begin Data provided
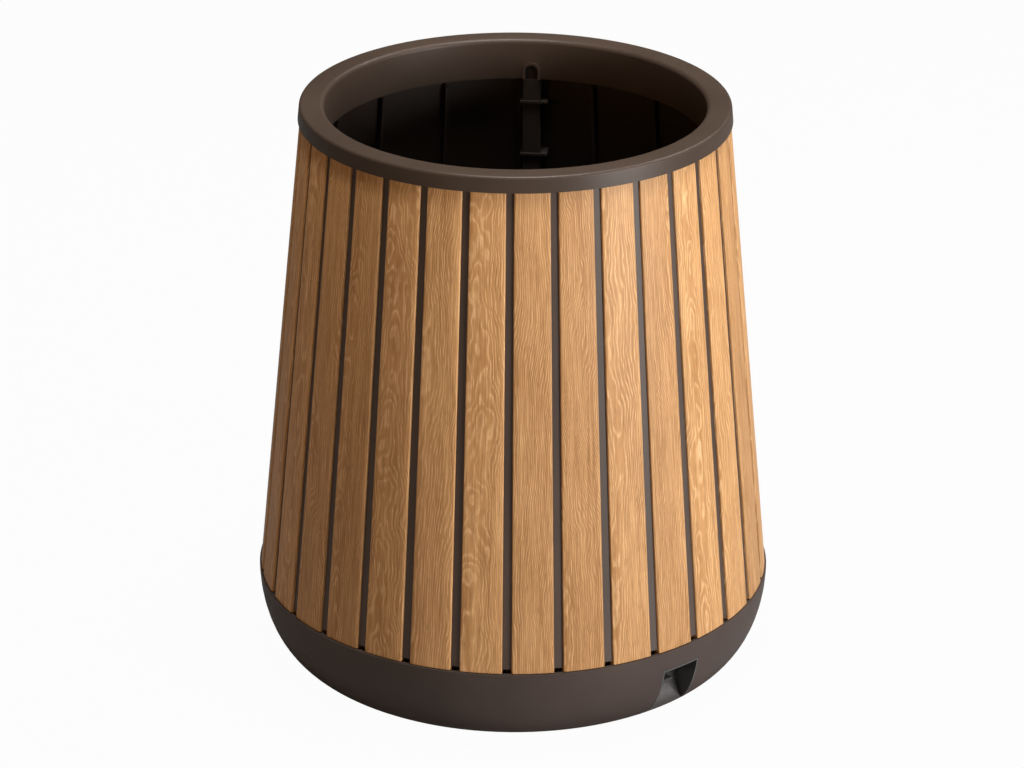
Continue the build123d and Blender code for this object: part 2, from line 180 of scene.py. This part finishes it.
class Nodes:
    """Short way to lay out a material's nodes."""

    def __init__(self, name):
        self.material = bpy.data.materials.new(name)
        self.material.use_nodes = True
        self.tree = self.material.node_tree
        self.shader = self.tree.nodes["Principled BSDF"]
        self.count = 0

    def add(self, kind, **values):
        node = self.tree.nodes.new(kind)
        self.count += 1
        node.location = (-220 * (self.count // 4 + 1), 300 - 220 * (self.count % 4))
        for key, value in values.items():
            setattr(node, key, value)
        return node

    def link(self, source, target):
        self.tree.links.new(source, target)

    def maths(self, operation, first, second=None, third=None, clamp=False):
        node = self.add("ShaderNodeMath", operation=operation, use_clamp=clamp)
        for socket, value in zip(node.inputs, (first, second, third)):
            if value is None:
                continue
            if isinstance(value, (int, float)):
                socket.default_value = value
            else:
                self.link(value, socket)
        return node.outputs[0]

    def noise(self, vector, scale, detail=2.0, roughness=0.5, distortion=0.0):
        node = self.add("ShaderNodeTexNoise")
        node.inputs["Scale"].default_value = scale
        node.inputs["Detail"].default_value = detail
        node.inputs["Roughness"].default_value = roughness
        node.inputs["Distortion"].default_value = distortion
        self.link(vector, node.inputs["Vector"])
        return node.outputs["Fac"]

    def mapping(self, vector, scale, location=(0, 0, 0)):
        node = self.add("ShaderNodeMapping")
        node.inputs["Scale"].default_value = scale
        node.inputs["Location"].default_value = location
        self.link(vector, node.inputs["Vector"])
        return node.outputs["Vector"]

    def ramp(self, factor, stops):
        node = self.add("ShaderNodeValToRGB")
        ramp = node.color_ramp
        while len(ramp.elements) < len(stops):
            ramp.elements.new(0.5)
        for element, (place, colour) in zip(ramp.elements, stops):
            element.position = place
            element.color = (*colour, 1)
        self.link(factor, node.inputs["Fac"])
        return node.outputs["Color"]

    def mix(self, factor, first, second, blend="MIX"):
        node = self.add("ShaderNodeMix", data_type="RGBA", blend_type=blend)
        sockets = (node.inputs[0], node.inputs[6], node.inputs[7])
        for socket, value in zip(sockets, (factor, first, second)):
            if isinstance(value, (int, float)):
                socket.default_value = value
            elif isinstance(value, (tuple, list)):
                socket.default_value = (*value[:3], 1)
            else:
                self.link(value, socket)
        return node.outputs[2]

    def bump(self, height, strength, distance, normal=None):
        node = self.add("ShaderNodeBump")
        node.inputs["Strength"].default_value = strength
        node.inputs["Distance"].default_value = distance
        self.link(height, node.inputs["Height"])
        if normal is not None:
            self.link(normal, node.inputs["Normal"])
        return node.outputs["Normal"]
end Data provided
begin Data provided
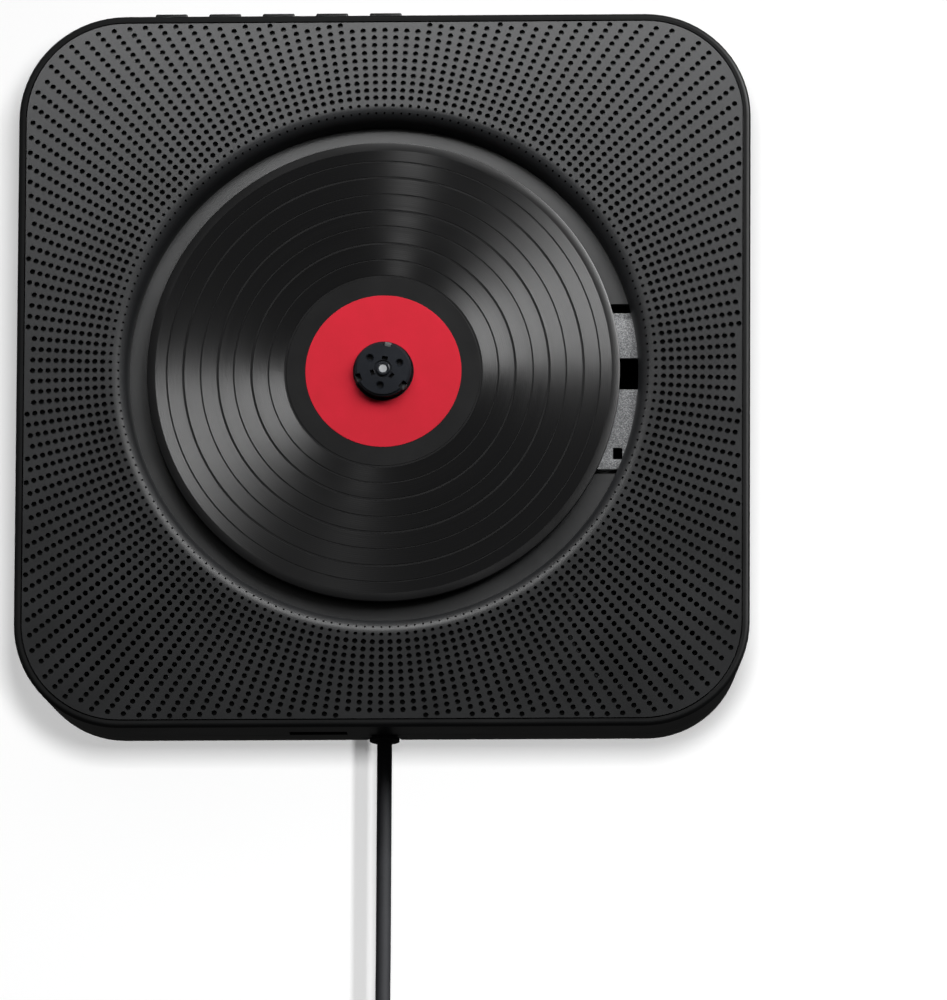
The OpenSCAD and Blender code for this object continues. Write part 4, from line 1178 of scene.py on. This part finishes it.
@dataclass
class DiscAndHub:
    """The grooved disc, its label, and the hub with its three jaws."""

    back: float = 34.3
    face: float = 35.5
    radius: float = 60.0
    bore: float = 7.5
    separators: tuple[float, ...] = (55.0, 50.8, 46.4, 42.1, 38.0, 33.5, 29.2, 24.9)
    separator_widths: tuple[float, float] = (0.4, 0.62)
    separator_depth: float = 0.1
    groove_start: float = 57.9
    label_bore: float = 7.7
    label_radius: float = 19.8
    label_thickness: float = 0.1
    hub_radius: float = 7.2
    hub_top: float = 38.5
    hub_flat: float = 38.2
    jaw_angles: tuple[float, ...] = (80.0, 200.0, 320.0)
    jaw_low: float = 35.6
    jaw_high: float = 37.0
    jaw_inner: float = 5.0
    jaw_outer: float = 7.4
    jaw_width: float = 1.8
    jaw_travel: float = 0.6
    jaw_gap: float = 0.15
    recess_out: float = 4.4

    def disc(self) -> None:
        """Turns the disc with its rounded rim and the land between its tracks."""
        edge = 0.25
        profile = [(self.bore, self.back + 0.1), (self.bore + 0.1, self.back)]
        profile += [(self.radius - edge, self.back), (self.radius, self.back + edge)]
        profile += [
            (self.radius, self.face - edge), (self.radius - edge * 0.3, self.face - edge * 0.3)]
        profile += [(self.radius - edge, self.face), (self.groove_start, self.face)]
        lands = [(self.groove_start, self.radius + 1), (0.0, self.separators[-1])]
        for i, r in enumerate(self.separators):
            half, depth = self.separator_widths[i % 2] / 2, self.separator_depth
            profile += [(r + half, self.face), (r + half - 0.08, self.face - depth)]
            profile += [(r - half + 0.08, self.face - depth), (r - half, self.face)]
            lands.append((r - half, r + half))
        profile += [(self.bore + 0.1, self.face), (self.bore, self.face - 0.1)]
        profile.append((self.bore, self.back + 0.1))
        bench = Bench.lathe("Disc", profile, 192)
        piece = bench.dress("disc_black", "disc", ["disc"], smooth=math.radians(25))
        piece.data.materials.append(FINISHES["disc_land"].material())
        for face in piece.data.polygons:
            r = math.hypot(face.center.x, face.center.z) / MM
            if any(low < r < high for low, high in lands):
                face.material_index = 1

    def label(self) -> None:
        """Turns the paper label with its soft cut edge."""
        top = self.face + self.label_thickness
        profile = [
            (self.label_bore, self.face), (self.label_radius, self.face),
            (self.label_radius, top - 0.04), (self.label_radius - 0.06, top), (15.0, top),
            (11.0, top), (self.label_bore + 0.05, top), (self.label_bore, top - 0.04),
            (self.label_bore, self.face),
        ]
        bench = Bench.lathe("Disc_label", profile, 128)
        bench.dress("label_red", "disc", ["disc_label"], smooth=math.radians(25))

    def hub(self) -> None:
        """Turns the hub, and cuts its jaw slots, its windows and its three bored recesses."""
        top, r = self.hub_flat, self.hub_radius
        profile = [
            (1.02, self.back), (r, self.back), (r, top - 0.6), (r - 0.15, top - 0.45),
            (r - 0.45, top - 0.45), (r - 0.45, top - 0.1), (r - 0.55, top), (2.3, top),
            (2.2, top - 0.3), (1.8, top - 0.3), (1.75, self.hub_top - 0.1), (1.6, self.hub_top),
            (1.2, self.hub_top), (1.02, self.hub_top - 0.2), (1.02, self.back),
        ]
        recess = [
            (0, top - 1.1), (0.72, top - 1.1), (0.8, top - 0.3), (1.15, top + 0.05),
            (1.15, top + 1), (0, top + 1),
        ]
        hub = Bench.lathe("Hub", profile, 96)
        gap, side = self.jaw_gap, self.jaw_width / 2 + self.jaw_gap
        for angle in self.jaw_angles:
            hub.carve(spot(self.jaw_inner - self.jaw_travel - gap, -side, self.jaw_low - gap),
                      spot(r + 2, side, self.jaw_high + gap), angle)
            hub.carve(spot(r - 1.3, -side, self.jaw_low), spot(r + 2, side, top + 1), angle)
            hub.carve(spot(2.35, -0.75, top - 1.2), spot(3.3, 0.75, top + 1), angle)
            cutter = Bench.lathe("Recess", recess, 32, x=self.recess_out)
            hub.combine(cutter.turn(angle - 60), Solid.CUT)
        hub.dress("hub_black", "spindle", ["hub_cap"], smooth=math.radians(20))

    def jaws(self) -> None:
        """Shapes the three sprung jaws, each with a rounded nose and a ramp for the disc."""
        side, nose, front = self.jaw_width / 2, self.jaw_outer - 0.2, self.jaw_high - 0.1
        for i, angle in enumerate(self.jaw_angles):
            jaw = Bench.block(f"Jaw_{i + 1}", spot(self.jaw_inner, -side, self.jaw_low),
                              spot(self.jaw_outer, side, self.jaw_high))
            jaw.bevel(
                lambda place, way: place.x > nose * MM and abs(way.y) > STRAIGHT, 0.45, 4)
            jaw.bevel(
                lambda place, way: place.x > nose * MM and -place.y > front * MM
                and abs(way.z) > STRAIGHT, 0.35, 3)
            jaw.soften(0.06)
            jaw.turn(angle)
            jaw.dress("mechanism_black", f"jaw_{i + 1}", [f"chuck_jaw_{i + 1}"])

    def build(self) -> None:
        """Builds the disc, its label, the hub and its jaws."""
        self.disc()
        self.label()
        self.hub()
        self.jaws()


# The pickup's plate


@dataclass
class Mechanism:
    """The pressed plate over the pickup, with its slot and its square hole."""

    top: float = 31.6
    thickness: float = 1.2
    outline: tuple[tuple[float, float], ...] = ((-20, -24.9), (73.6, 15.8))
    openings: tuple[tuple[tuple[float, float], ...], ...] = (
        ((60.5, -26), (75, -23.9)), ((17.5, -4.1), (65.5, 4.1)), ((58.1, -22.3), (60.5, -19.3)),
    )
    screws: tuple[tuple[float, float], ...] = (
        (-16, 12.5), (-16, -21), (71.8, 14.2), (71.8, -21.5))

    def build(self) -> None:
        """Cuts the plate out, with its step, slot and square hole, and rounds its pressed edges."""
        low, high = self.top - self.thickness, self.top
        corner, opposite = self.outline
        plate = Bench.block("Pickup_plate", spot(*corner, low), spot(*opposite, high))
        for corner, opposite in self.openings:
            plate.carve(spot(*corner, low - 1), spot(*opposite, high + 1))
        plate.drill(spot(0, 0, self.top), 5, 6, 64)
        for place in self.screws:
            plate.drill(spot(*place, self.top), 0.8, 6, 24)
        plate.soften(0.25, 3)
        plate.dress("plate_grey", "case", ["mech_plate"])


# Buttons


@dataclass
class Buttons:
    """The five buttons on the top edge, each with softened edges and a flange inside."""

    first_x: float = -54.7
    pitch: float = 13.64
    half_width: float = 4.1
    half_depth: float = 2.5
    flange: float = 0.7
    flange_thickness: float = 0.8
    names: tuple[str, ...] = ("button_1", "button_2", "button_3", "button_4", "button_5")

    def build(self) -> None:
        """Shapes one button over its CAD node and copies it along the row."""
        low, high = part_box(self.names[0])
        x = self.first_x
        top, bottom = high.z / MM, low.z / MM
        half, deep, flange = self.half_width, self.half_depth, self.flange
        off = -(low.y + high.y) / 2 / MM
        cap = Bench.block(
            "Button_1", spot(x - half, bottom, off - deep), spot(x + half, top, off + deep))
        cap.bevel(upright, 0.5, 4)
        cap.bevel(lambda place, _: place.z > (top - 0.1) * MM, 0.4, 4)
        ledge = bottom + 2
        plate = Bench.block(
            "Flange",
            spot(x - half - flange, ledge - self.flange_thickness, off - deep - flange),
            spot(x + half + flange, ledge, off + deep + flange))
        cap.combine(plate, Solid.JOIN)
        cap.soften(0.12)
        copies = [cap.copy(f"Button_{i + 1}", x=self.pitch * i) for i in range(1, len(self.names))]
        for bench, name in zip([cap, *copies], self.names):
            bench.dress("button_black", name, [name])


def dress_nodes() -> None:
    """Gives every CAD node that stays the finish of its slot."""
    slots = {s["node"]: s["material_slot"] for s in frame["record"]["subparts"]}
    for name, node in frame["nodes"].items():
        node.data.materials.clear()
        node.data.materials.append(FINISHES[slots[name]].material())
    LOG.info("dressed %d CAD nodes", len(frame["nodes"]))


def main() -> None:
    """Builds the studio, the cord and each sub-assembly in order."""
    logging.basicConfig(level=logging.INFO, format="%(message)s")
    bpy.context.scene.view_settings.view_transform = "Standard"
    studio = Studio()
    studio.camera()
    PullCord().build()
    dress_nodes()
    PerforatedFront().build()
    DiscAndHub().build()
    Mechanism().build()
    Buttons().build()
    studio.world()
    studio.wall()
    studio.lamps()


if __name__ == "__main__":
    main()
end Data provided
**Written instruction**. Produce only the lines from the line containing "The OpenSCAD and" through the line containing "recess_out: float = 4.4", inclusive of both, exactly as they stand in the entries above.

**Solved exercise**.
The OpenSCAD and Blender code for this object continues. Write part 4, from line 1178 of scene.py on. This part finishes it.
@dataclass
class DiscAndHub:
    """The grooved disc, its label, and the hub with its three jaws."""

    back: float = 34.3
    face: float = 35.5
    radius: float = 60.0
    bore: float = 7.5
    separators: tuple[float, ...] = (55.0, 50.8, 46.4, 42.1, 38.0, 33.5, 29.2, 24.9)
    separator_widths: tuple[float, float] = (0.4, 0.62)
    separator_depth: float = 0.1
    groove_start: float = 57.9
    label_bore: float = 7.7
    label_radius: float = 19.8
    label_thickness: float = 0.1
    hub_radius: float = 7.2
    hub_top: float = 38.5
    hub_flat: float = 38.2
    jaw_angles: tuple[float, ...] = (80.0, 200.0, 320.0)
    jaw_low: float = 35.6
    jaw_high: float = 37.0
    jaw_inner: float = 5.0
    jaw_outer: float = 7.4
    jaw_width: float = 1.8
    jaw_travel: float = 0.6
    jaw_gap: float = 0.15
    recess_out: float = 4.4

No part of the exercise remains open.